Bessie must choose which cows she wants to bring to her exhibition. She believes that the total smartness TS of the group is the sum of the Si’s and, likewise, the total funness TF of the group is the sum of the Fi’s. Bessie wants to maximize the sum of TS and TF, but she also wants both of these values to be non-negative (since she must also show that the cows are well-rounded; a negative TS or TF would ruin this). Help Bessie maximize the sum of TS and TF without letting either of these values become negative.
Input
* Line 1: A single integer N, the number of cows

• Lines 2..N+1: Two space-separated integers Si and Fi, respectively the smartness and funness for each cow.
  Output
• Line 1: One integer: the optimal sum of TS and TF such that both TS and TF are non-negative. If no subset of the cows has non-negative TS and non- negative TF, print 0.

Sample Input
5
-5 7
8 -6
6 -3
2 1
-8 -5
Sample Output
8
Hint
OUTPUT DETAILS:

Bessie chooses cows 1, 3, and 4, giving values of TS = -5+6+2 = 3 and TF
= 7-3+1 = 5, so 3+5 = 8. Note that adding cow 2 would improve the value
of TS+TF to 10, but the new value of TF would be negative, so it is not
allowed.

一堆牛，有智商和情商，選出一些牛，在智商和和情商和都不爲負數的前提下，求情商和智商和的最大。
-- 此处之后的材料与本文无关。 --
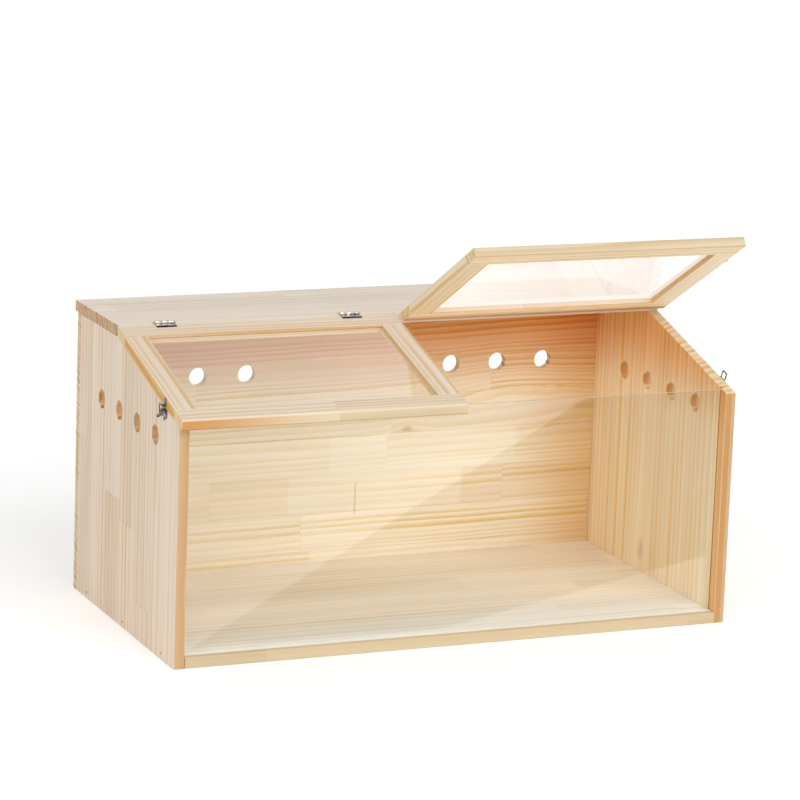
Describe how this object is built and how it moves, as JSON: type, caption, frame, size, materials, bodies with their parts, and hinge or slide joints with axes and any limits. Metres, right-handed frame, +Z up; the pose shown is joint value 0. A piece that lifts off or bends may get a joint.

昨天寫了那麼多題，頭昏腦漲，今早看了一下發現就是揹包，隨便以智商或是情商爲揹包，求在這個智商下，情商的最大值，由於是要把容量完全裝滿，所以初始化除了dp[0] = 0;其他全爲-inf。
然後wa了。
發現負數無法處理，可以看到數據範圍是-1e5~1e5，可以加一個偏移量1e5即可。

還有一個優化就是每個情商是-1000到1000的，所以每次擴大搜索範圍1000就行了，減少了很多不必要的更新。

#include<cstdio>
#include<cstring>
#include<iostream>
#include<queue>
#include<vector>
#include<algorithm>
#include<string>
#include<cmath>
#include<set>
#include<map>
#include<vector>
#include<stack>
#include<utility>
#include<sstream>
using namespace std;
typedef long long ll;
const int inf = 0x3f3f3f3f;
const int maxn = 1005;
const int lea = 1e5;
int dp[200005];
struct Node
{
    int x,y;
}node[105];
int main()
{
    #ifdef LOCAL
    freopen("C:\\Users\\ΡΡ\\Desktop\\in.txt","r",stdin);
    //freopen("C:\\Users\\ΡΡ\\Desktop\\out.txt","w",stdout);
    #endif // LOCAL
    int n,len = 200000;
    scanf("%d",&n);
    for(int i = 1;i <= n;i++)
    {
        scanf("%d%d",&node[i].x,&node[i].y);
    }
    for(int i = 0;i <= len;i++)dp[i] = -inf;
    dp[lea] = 0;
    for(int i = 1;i <= n;i++)
    {
        //if(node[i].x + node[i].y < 0)continue;
        if(node[i].x > 0)
            for(int j = lea + (i - 1)*1000 + node[i].x;j >= lea - (i - 1)*1000 + node[i].x;j--)
                dp[j] = max(dp[j],dp[j - node[i].x] + node[i].y);
        else
        {
            for(int j = lea - (i - 1)*1000 + node[i].x;j <= lea + (i - 1)*1000 + node[i].x;j++)
                dp[j] = max(dp[j],dp[j - node[i].x] + node[i].y);
        }
    }
    int ans = 0;
    for(int i = lea;i <= len;i++)
        if(dp[i] >= 0)
        ans = max(ans,i - lea + dp[i]);
    if(ans >= 0)
        printf("%d\n",ans);
    else
        printf("0\n");
    return 0;
}